» **Work instructions**
Search the data for the string "that" and gather each line it is in.

#####

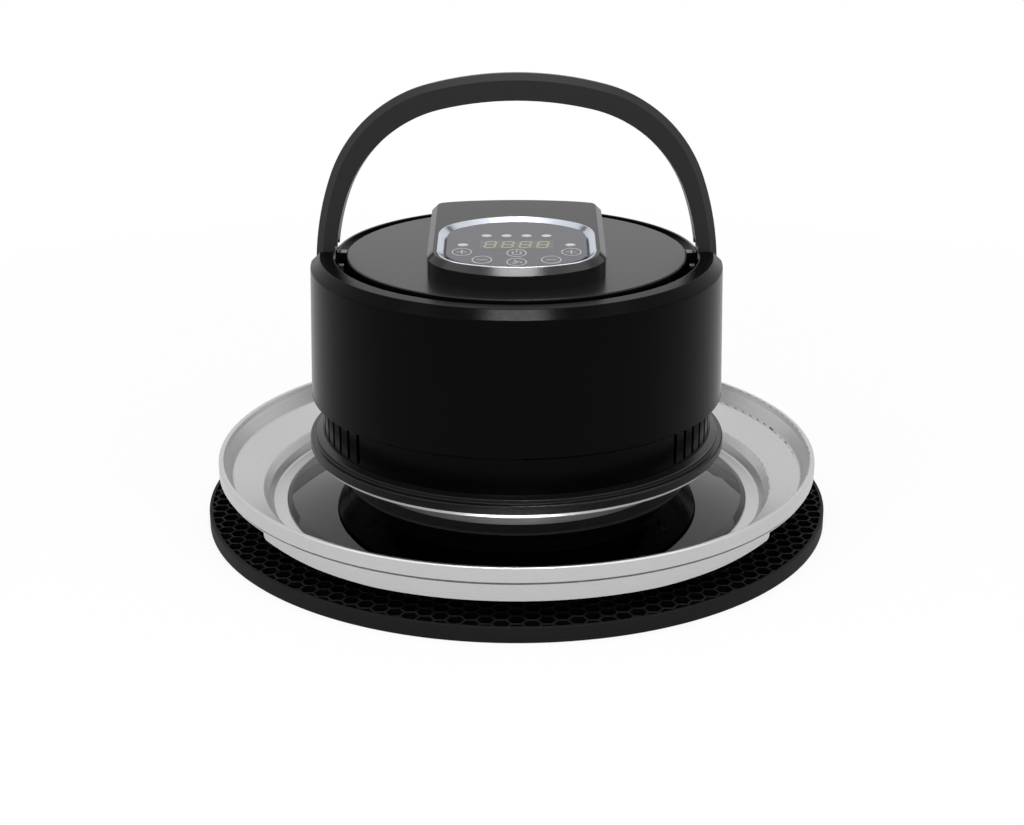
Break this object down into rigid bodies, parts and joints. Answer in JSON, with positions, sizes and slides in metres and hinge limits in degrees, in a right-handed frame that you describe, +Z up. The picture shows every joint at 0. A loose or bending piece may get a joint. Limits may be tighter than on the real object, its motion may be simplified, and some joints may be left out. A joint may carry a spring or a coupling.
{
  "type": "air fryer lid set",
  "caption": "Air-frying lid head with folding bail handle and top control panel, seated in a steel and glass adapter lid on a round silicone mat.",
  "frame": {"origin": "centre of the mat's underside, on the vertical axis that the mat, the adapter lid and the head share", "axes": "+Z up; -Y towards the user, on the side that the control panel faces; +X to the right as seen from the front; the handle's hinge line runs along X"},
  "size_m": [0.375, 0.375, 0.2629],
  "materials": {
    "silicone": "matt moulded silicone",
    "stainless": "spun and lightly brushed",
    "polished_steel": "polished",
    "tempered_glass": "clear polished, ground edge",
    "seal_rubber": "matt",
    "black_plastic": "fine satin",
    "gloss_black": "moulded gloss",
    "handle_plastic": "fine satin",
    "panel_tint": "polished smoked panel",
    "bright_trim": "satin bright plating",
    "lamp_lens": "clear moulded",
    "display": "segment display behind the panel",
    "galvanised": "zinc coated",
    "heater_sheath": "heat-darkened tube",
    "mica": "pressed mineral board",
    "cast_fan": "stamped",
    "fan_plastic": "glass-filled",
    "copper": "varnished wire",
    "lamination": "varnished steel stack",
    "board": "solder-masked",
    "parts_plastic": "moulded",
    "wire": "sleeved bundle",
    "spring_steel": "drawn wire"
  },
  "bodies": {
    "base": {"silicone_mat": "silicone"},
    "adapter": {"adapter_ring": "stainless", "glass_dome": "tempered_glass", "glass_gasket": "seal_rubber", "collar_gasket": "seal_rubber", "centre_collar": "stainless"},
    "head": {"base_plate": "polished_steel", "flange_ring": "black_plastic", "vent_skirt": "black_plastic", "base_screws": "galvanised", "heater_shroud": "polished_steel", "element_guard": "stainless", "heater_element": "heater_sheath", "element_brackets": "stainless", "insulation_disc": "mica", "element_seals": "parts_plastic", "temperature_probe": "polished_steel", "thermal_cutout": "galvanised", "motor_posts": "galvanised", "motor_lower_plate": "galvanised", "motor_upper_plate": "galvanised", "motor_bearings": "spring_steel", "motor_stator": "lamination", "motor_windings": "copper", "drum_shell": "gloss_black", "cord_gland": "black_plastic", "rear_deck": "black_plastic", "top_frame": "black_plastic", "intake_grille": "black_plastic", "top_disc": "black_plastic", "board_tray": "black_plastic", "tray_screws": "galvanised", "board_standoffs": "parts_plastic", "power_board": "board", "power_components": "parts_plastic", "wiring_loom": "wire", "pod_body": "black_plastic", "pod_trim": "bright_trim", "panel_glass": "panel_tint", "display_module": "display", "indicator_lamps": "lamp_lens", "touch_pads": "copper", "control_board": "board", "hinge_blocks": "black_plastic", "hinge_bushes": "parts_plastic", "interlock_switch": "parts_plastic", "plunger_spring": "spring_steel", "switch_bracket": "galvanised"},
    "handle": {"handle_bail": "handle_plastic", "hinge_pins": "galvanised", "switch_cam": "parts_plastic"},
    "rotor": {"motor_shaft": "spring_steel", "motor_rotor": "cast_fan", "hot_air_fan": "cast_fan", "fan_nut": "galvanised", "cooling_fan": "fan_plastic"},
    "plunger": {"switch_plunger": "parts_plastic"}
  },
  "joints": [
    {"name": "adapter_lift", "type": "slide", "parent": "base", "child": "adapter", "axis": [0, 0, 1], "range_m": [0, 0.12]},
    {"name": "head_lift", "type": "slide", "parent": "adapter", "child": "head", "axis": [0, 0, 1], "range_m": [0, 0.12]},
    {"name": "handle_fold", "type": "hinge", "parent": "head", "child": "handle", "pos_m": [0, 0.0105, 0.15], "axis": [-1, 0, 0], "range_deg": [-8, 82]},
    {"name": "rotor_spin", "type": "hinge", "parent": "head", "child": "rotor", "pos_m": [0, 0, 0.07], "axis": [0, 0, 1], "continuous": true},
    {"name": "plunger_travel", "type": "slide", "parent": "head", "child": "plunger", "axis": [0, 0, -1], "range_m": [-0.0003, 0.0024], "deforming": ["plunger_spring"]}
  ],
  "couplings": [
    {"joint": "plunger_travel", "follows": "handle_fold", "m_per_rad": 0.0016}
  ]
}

#####

» **Problem solution**
Break this object down into rigid bodies, parts and joints. Answer in JSON, with positions, sizes and slides in metres and hinge limits in degrees, in a right-handed frame that you describe, +Z up. The picture shows every joint at 0. A loose or bending piece may get a joint. Limits may be tighter than on the real object, its motion may be simplified, and some joints may be left out. A joint may carry a spring or a coupling.
  "frame": {"origin": "centre of the mat's underside, on the vertical axis that the mat, the adapter lid and the head share", "axes": "+Z up; -Y towards the user, on the side that the control panel faces; +X to the right as seen from the front; the handle's hinge line runs along X"},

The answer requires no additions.